The material used for the strap, some sort of fine webbing, is soft and easily bendable, and there are no seams along its length–which means that it doesn’t dig into your neck, even when wearing it for prolonged periods. That’s nice.
My strap, the larger of the two models, has a bit of padding, which works, and one side has a grip texture. Flip it over one way and it slides (thus the name), flip it the other and it grips–a requirement for using the strap draped over your shoulder.
The reason they highlight the ability of the strap to slide is that, being a camera accessory maker which emphasizes innovative design, the strap can be quickly and easily shortened to allow you to hang it around your neck like a tourist, and then quickly lengthened it to hang it cross-body like a cool kid on Instagram.
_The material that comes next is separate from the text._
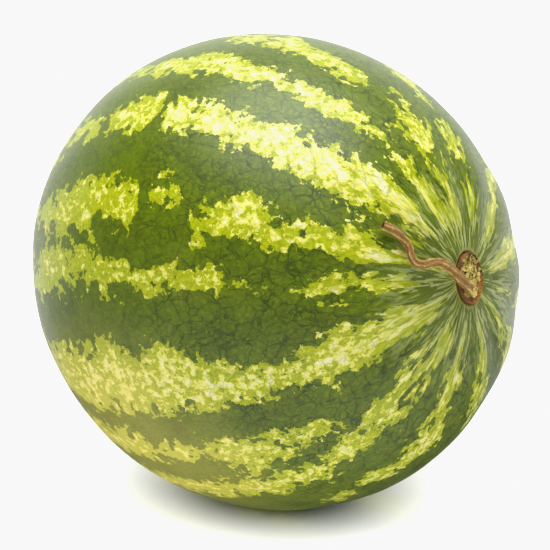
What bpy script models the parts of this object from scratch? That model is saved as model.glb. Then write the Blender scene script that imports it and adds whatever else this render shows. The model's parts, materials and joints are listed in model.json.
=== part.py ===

Not only cool but you can then swing-slide the camera up to your eye from that cool-kid position and the reduced friction due to their choice of strap material makes the movement smooth and easy.
Perhaps the most innovative feature of the strap is its quick-release mechanism. They have you attach a small plastic disc to your camera lug. The disc has a loop of thick cord permanently affixed to it and you thread the loop through the lug and push the plastic disc through the loop on the far side (a cow hitch, if you speak Boy Scout). No metal hoops to scrap against your ungodly expensive Fuji GFX 100s, no scratches. The dangling plastic disc then clips into the strap ends, locking into place.
You can attach similar attachment discs to other cameras or bags, tripods, whatever, and even use the same strap for all, if you like, unclipping and reclipping the strap to whatever you wanted to carry at that moment.
If you use the camera on a tripod for prolonged periods, especially in a studio, it’s nice to take the strap off and get it out of the way.
Like the Fuji GFX 100s, the strap is much more expensive than other straps but it promises to be so much closer to perfection than the others. It’s the best strap I’ve ever used.